Posted by: JCR on Dec 21, 2006 8:00 AM   
Current rating: Not yet rated    [1 = poor; 5 = excellent]
Fucking Fantastic! Thank you mssrs. Cheney, Bush and Rumsfeld for managing to destabilize an entire region while jeopardizing the lives of countless other civilians who are now firmly in the crosshairs of erstwhile everyday citizens cum terrorists. Not only that, but you have sped Iran on its way to producing nuclear arms and unwittingly convinced the Saudis that they too need to get on board the Nukular Express.

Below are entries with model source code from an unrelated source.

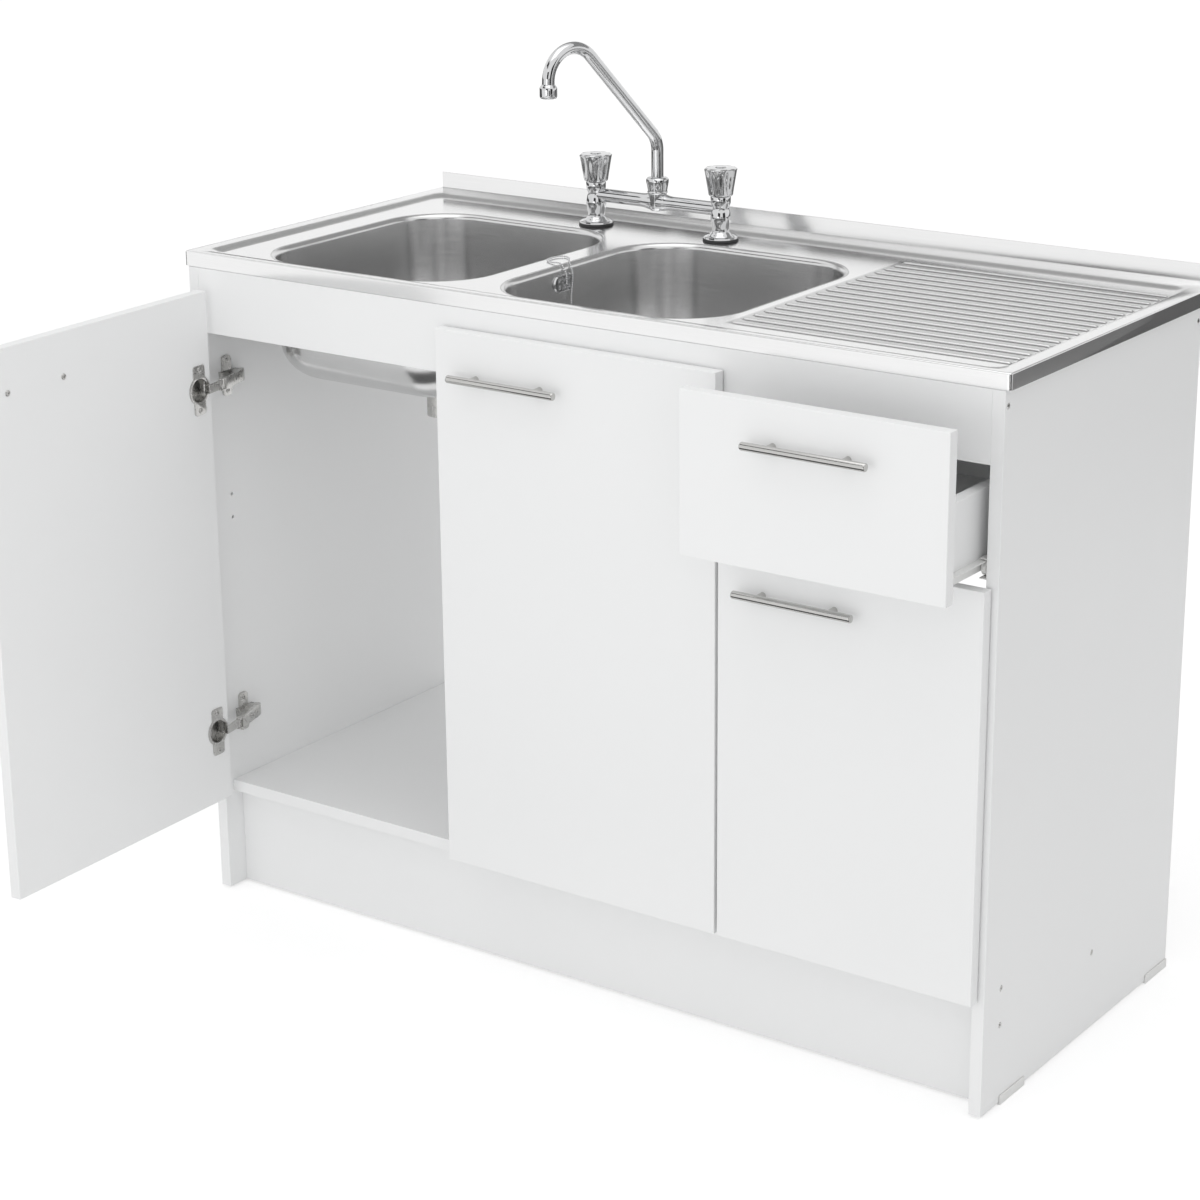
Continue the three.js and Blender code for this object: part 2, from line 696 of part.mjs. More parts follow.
const BAY_X = (PARTITION_RIGHT + SIDE_IN) / 2; // middle of the drawer's bay
const BAY_HALF = (SIDE_IN - PARTITION_RIGHT) / 2;
const DRAWER_HALF = BAY_HALF - DRAWER_SIDE_GAP;
const SIDE_BOTTOM = DRAWER_FRONT_BOTTOM + DRAWER_SIDE_LIFT;
const DRAWER_BACK_Y = FRONTS_BACK + DRAWER_LENGTH;
const RUNNER_TOP = SIDE_BOTTOM + RUNNER_RISE; // top of the drawer profile's flange
const CHANNEL_FLOOR = RUNNER_TOP - RUNNER_SHEET - 2 * ROLLER_RADIUS - 0.8;
const ROLLER_IN = DRAWER_HALF + RUNNER_SHEET + 1.6; // inner side of every roller

function rollerAt(y, z) {
  const wheel = cylinder(ROLLER_RADIUS, [ROLLER_IN, y, z], [ROLLER_IN + ROLLER_WIDTH, y, z], 24);
  const bore = ROLLER_PIN_RADIUS + SEAT_GAP;
  return cut(wheel, cylinder(bore, [ROLLER_IN - 5, y, z], [ROLLER_IN + 15, y, z], 16));
}

// The fixed channel on the carcass with the pin of its front roller, right-hand side.
function cabinetRunner(rollerY, rollerZ) {
  const backX = BAY_HALF - RUNNER_SEAT;
  const faceX = backX - RUNNER_SHEET;
  const flangeX = DRAWER_HALF + RUNNER_SHEET + 1.3;
  const top = RUNNER_TOP + 1.5 + RUNNER_SHEET;
  const channel = prism([
    [flangeX, CHANNEL_FLOOR - RUNNER_SHEET],
    [backX, CHANNEL_FLOOR - RUNNER_SHEET],
    [backX, top],
    [flangeX, top],
    [flangeX, top - RUNNER_SHEET],
    [faceX, top - RUNNER_SHEET],
    [faceX, CHANNEL_FLOOR],
    [flangeX, CHANNEL_FLOOR],
  ], FRONT + 2, FRONT + 2 + DRAWER_LENGTH, "y");
  const pin = cylinder(
    ROLLER_PIN_RADIUS,
    [ROLLER_IN - 0.4, rollerY, rollerZ],
    [faceX + 0.5, rollerY, rollerZ],
    16,
  );
  return join(channel, pin);
}

// The profile under the drawer side with the pin of its rear roller, right-hand side.
function drawerRunner(rollerY, rollerZ) {
  const leafOut = DRAWER_HALF + RUNNER_SHEET;
  const profile = prism([
    [DRAWER_HALF - DRAWER_BOARD, SIDE_BOTTOM - RUNNER_SHEET],
    [leafOut, SIDE_BOTTOM - RUNNER_SHEET],
    [leafOut, RUNNER_TOP - RUNNER_SHEET],
    [DRAWER_HALF + RUNNER_FLANGE, RUNNER_TOP - RUNNER_SHEET],
    [DRAWER_HALF + RUNNER_FLANGE, RUNNER_TOP],
    [DRAWER_HALF, RUNNER_TOP],
    [DRAWER_HALF, SIDE_BOTTOM],
    [DRAWER_HALF - DRAWER_BOARD, SIDE_BOTTOM],
  ], FRONTS_BACK, DRAWER_BACK_Y, "y");
  const pinEnd = ROLLER_IN + ROLLER_WIDTH + 0.4;
  const pin = cylinder(
    ROLLER_PIN_RADIUS,
    [leafOut - 0.5, rollerY, rollerZ],
    [pinEnd, rollerY, rollerZ],
    16,
  );
  return join(profile, pin);
}

function addDrawer() {
  const fixed = group(unit, BAY_X);
  const moving = group(unit, BAY_X, -DRAWER_PULL);

  const frontHalf = BAY_HALF + DRAWER_FRONT_OVERLAP;
  const front = box(
    -frontHalf,
    frontHalf,
    FRONTS_BACK - FRONT_THICK,
    FRONTS_BACK,
    DRAWER_FRONT_BOTTOM,
    FRONT_TOP,
  );
  add(moving, "drawer_front", front, melamine());
  const handle = barHandle(0, FRONTS_BACK - FRONT_THICK, FRONT_TOP - DRAWER_HANDLE_FROM_TOP);
  add(moving, "drawer_handle", handle, nickel());

  const inner = DRAWER_HALF - DRAWER_BOARD;
  const sideTop = SIDE_BOTTOM + DRAWER_SIDE_HEIGHT;
  const side = (x) => box(x, x + DRAWER_BOARD, FRONTS_BACK, DRAWER_BACK_Y, SIDE_BOTTOM, sideTop);
  add(moving, "drawer_left_side", side(-DRAWER_HALF), melamine());
  add(moving, "drawer_right_side", side(inner), melamine());
  const backY = DRAWER_BACK_Y - DRAWER_BOARD;
  const back = box(-inner, inner, backY, DRAWER_BACK_Y, SIDE_BOTTOM, sideTop);
  add(moving, "drawer_back", back, melamine());
  const bottomZ = SIDE_BOTTOM + DRAWER_BOTTOM_LIFT;
  const bottom = box(-inner, inner, FRONTS_BACK, backY, bottomZ, bottomZ + DRAWER_BOTTOM_THICK);
  add(moving, "drawer_bottom", bottom, melamine());

  const frontRollerY = FRONT + 2 + ROLLER_END_SETBACK;
  const frontRollerZ = RUNNER_TOP - RUNNER_SHEET - SEAT_GAP - ROLLER_RADIUS;
  const rearRollerY = DRAWER_BACK_Y - ROLLER_END_SETBACK;
  const rearRollerZ = CHANNEL_FLOOR + SEAT_GAP + ROLLER_RADIUS;
  for (const [name, mirror] of [["left", -1], ["right", 1]]) {
    const [still, sliding] = [group(fixed), group(moving)];
    still.scale.x = mirror;
    sliding.scale.x = mirror;
    const rail = cabinetRunner(frontRollerY, frontRollerZ);
    add(still, `cabinet_${name}_runner`, rail, paintedSteel());
    add(still, `${name}_front_roller`, rollerAt(frontRollerY, frontRollerZ), whitePlastic());
    const slider = drawerRunner(rearRollerY, rearRollerZ);
    add(sliding, `drawer_${name}_runner`, slider, paintedSteel());
    add(sliding, `${name}_rear_roller`, rollerAt(rearRollerY, rearRollerZ), whitePlastic());
  }
}

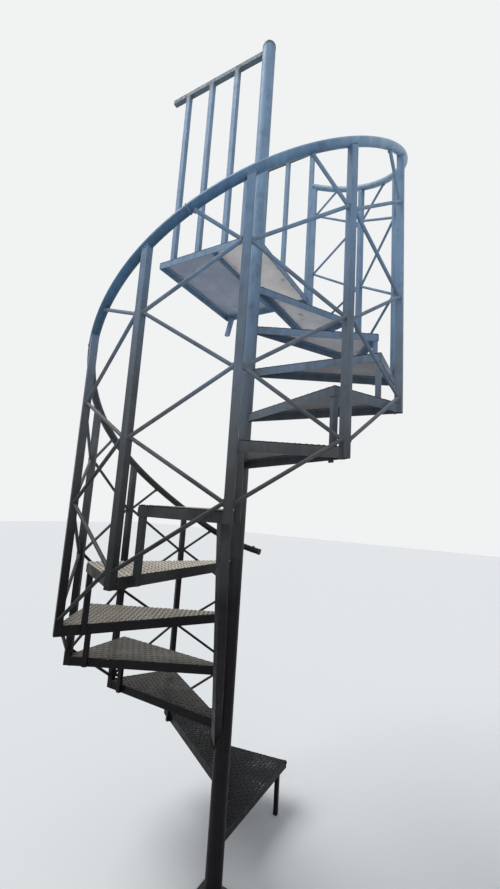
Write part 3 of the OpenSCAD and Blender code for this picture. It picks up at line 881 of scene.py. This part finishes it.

A grand ol' time will be had by all when the Saudis and Iranians square off in their own sectarian proxy war in Anbar province. Saudi oil money meets Iranian gas proceeds in a battle royale between two petro-titans with the now "highly skilled in the art of insurgent warfare" Iraqis caught in the middle. There will be some real nail biting as it is revealed which companies among the who's who of Big Defense will be awarded those highly coveted contracts to arm the Sunnis with everything from Stingers to Predator Drones. Will it be Northrop, Lockheed or General Dynamics? Oh the drama! The Iranians will have a few tricks up their sleeves as they look to their pals in Russia and China for more STA missiles and perhaps a Sukhoi or two. I'll be in the back room taking bets on which nation gets sucked in first - Syria, Pakistan or maybe even Turkey? Who knows, maybe the remanants of the Taliban in Afghanistan can even stage a comeback there. No matter which way you slice it, it's a megalomaniac's wet dream.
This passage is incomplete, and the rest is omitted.